Muak... Itulah yang saya rasakan ketika melihat sikap kepemimpinan para pemimpin di negeri ini. Mereka tidak bisa menuntaskan amanat yang diberikan oleh rakyatnya. Ketika negeri ini butuh kepastian dan perhatian lebih akan pendidikan, kesehatan, dan lapangan pekerjaan, para pemimpin sibuk dengan memperkaya diri sendiri dan keluarganya. Agaknya para pemimpin ini telah melupakan ajaran Astabrata yang digambarkan dalam cerita pewayangan, yang diajarkan Destarata kepada Ramawijaya ketika akan memimpin Kerajaan Ayodyapala atau Begawan Kesawasidi kepada Arjuna dalam lakon Makutharama.
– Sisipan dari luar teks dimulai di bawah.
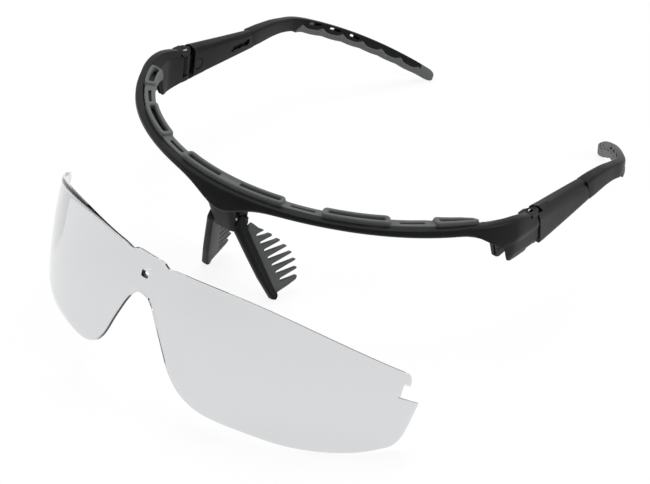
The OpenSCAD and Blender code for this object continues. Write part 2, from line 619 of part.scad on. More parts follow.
// Height of the rubber above the arm's lower edge: a sharp tooth, then a hollow.
function rubber_h(y) = y < tooth_first
    ? mix(0.3, 1.9 + tooth_h, (y - rubber_start) / (tooth_first - rubber_start))
    : let(s = (y - tooth_first) / tooth_pitch, f = s - floor(s + 0.001))
        1.9 + tooth_h * pow(abs(1 - 2 * f), 3) + 0.25 * f;
function scallop(y) = 0.35 * abs(sin(180 * (y - tooth_first) / tooth_pitch));
function arm_ring(y, low, high, w, roll = temple_roll) = let(x = arm_x(y), z = arm_z(y), c = 0.5)
    [for (p = [[-w / 2, low + c], [-w / 2 + c, low], [w / 2 - c, low], [w / 2, low + c],
            [w / 2, high - c], [w / 2 - c, high], [-w / 2 + c, high], [-w / 2, high - c]])
        [x + p[0] - roll * p[1], y, z + p[1]]];
tooth_steps = [0, 0.12, 0.3, 0.5, 0.7, 0.88];
rubber_ys = concat([rubber_start, tooth_first - 1], [for (i = [0:tooth_count - 2], s = tooth_steps)
    tooth_first + (i + s) * tooth_pitch], [core_end]);
body_ys = [100, 104, 108, 112, 116, 118.5, 120.6];
body_gap = 0.12;
// The body starts behind the sleeve's slanted end.
function body_front() = [for (p = arm_ring(sleeve_end + body_gap, -body_h / 2, body_h / 2, sleeve_t))
    [p.x, p.y - seam_lean * (p.z - slide_z), p.z]];
module temple_arm(side) {
    color(black) mirror([side < 0 ? 1 : 0, 0, 0]) difference() {
        union() {
            sweep([for (y = [slide_front, sleeve_end + 3])
                arm_ring(y, -slide_h / 2, slide_h / 2, slide_t, 0)]);
            sweep(concat([body_front()],
                [for (y = body_ys) arm_ring(y, -arm_h(y) / 2, arm_h(y) / 2, arm_w(y))],
                [for (y = rubber_ys) arm_ring(y, rubber_h(y) - arm_h(y) / 2, arm_h(y) / 2, arm_w(y))]));
            translate([slide_x - slide_t / 2 - 0.65, catch_y, slide_z]) rotate([0, 90, 0])
                cylinder(r = 0.75, h = 1);
        }
        for (i = [0:2]) let(y = tooth_first + (i + 0.25) * tooth_pitch)
            translate([arm_x(y + 2) - 4, y, arm_z(y) + 0.9]) rotate([-atan(0.42 * (i + 1) / 2), 0, 0])
                cube([8, 4.4, 0.9]);
    }
}
module temple_tip(side) {
    color(grey) mirror([side < 0 ? 1 : 0, 0, 0])
        sweep(concat(
            [for (y = rubber_ys) arm_ring(y, -arm_h(y) / 2 - scallop(y), rubber_h(y) - arm_h(y) / 2,
                arm_w(y) + 0.3)],
            [for (y = [core_end + eps, tip_y - 3]) arm_ring(y, -arm_h(y) / 2, arm_h(y) / 2, arm_w(y) + 0.3)],
            [for (e = [[1.6, 0.9], [0.6, 0.68], [0, 0.4]])
                arm_ring(tip_y - e[0], -arm_h(tip_y) / 2 * e[1], arm_h(tip_y) / 2 * e[1],
                    arm_w(tip_y) * e[1])]));
}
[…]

Ajaran Astabrata atau delapan sikap kepemimpinan itu antara lain : (1) meneladani matahari, yang mempunyai sifat panas, penuh energi, dan memberikan sumber kehidupan; (2) meneladani bulan, yang mewujudkan keindahan dan memberikan pepadhang ketika gelap; (3) meneladani bintang, yang mempunyai sifat indah, menghiasi langit ketika malam, dan bisa menjadi petunjuk arah; (4) meneladani angin, yang selalu mengisi setiap ruang yang kosong walaupun sesempit apapun ruang tersebut; (5) meneladani awan, yang kelihatannya gelap menakutkan, tetapi ketika sudah menurunkan hujan akan membasahi dan memberikan sumber kehidupan; (6) meneladani api, yang bisa membakar apa saja tanpa pandang bulu, lebih mengedepankan keadilan; (7) meneladani laut atau samudra, yang mempunyai sifat luas dan mau menerima apa saja, lebih khususnya luas akan wawasan dan mau menerima dengan ikhlas lapang dada; (8) meneladani bumi, yang mempunyai sifat sentosa dan suci, oleh karena itu para pamong praja harus senantiasa sentosa batinnya, tidak segan-segan memberikan kebaikan terhadap siapa saja.
Sekali lagi, dengan meneladani Astabrata tadi para pemimpin akan mendapatkan kebijaksanaan untuk membangun sebuah kepemimpinan. Jadilah panguwasa kang kumawula, dudu kawula sing kumawasa, apalagi mendhem kuwasa. Ingat, masih ada keadilan dari Yang Maha Kuasa.